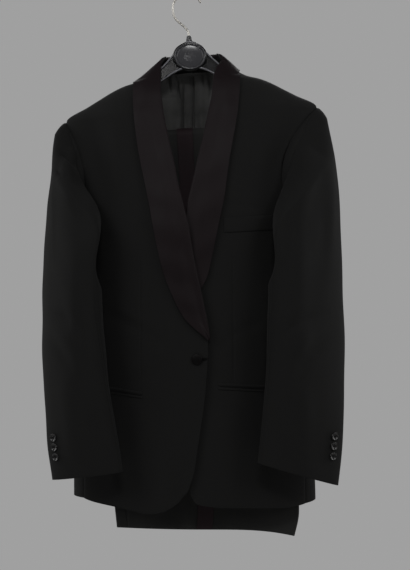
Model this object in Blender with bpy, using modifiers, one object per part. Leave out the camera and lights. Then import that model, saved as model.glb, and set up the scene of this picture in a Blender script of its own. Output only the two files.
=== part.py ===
"""A two-piece dinner suit on a moulded hanger: a shawl-collared jacket with its trousers folded over the bar.

Metres, +Z up, +X towards the wearer's left, -Y towards the front. The origin is the inner crown of the hook.
The jacket's panels all lie on one surface, body_point, whose level rings widen down the shoulder slope.
"""

import math

import bmesh
import bpy
import numpy as np
from mathutils import Vector

# Cloth
WALL = 0.0018  # jacket cloth with its interlining
TROUSER_WALL = 0.0012
SEAM = 0.00018  # half of the gap at a seam
LAYER = 0.0012  # air between a panel and the collar that lies on it
STRIP_GAP = 0.0009  # and between a panel and a pocket's strip
RING_POWER = 2.4  # above 2, so that a sleeve's flat facets pass the body's round corner
SLEEVE_CLEAR = 0.0078  # from the body's inner surface to a sleeve that hangs against it

# The suit leans on its hook
LEAN = math.radians(3.4)
SHOULDER_SHEAR = math.tan(LEAN)
PLUMB_LEVEL = -0.88  # the shear of the shoulders has died out here
SHEAR_LEVEL = -0.25  # and is whole above this
CENTRE_TOP, CENTRE_HEM = 0.0089, 0.0148  # the body's centre line at the shoulders and at the hem

# Armhole, on the body's surface
SHOULDER_POINT = -0.2136
UNDERARM = -0.445
ARMHOLE_FRONT = {-1: math.radians(27), 1: math.radians(41)}  # how far it scoops into each front
ARMHOLE_BACK = math.radians(28)
FRONT_SEAM = math.radians(66)  # front panel to side panel
BACK_SEAM = math.radians(112)  # side panel to back panel
ARMHOLE_GAP = 0.0013
NECK_LEVEL = -0.1315
NECK_ROLL = 0.0045  # how far the collar bulges off the shoulders
OVERLAP_LIFT = 0.0064  # the over front stands this far out where it covers the other front

# Hanger and hook
HOOK_RADIUS, WIRE_RADIUS = 0.0257, 0.002
BAR_LEVEL, BAR_RADIUS, BAR_REACH = -0.2495, 0.004, 0.186
DISC_RADIUS, DISC_LEVEL = 0.0274, -0.110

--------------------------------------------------

## The task
Return every line of the material exactly.

## Correct output
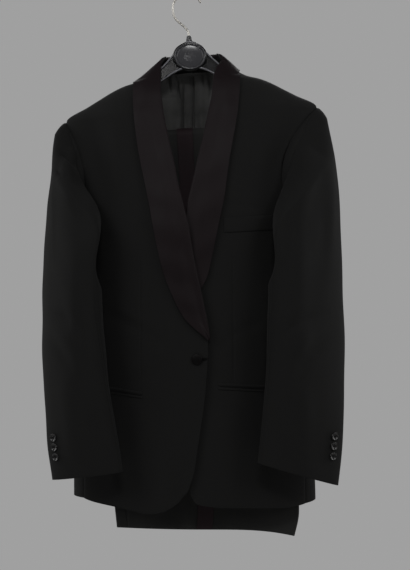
Model this object in Blender with bpy, using modifiers, one object per part. Leave out the camera and lights. Then import that model, saved as model.glb, and set up the scene of this picture in a Blender script of its own. Output only the two files.
=== part.py ===
"""A two-piece dinner suit on a moulded hanger: a shawl-collared jacket with its trousers folded over the bar.

Metres, +Z up, +X towards the wearer's left, -Y towards the front. The origin is the inner crown of the hook.
The jacket's panels all lie on one surface, body_point, whose level rings widen down the shoulder slope.
"""

import math

import bmesh
import bpy
import numpy as np
from mathutils import Vector

# Cloth
WALL = 0.0018  # jacket cloth with its interlining
TROUSER_WALL = 0.0012
SEAM = 0.00018  # half of the gap at a seam
LAYER = 0.0012  # air between a panel and the collar that lies on it
STRIP_GAP = 0.0009  # and between a panel and a pocket's strip
RING_POWER = 2.4  # above 2, so that a sleeve's flat facets pass the body's round corner
SLEEVE_CLEAR = 0.0078  # from the body's inner surface to a sleeve that hangs against it

# The suit leans on its hook
LEAN = math.radians(3.4)
SHOULDER_SHEAR = math.tan(LEAN)
PLUMB_LEVEL = -0.88  # the shear of the shoulders has died out here
SHEAR_LEVEL = -0.25  # and is whole above this
CENTRE_TOP, CENTRE_HEM = 0.0089, 0.0148  # the body's centre line at the shoulders and at the hem

# Armhole, on the body's surface
SHOULDER_POINT = -0.2136
UNDERARM = -0.445
ARMHOLE_FRONT = {-1: math.radians(27), 1: math.radians(41)}  # how far it scoops into each front
ARMHOLE_BACK = math.radians(28)
FRONT_SEAM = math.radians(66)  # front panel to side panel
BACK_SEAM = math.radians(112)  # side panel to back panel
ARMHOLE_GAP = 0.0013
NECK_LEVEL = -0.1315
NECK_ROLL = 0.0045  # how far the collar bulges off the shoulders
OVERLAP_LIFT = 0.0064  # the over front stands this far out where it covers the other front

# Hanger and hook
HOOK_RADIUS, WIRE_RADIUS = 0.0257, 0.002
BAR_LEVEL, BAR_RADIUS, BAR_REACH = -0.2495, 0.004, 0.186
DISC_RADIUS, DISC_LEVEL = 0.0274, -0.110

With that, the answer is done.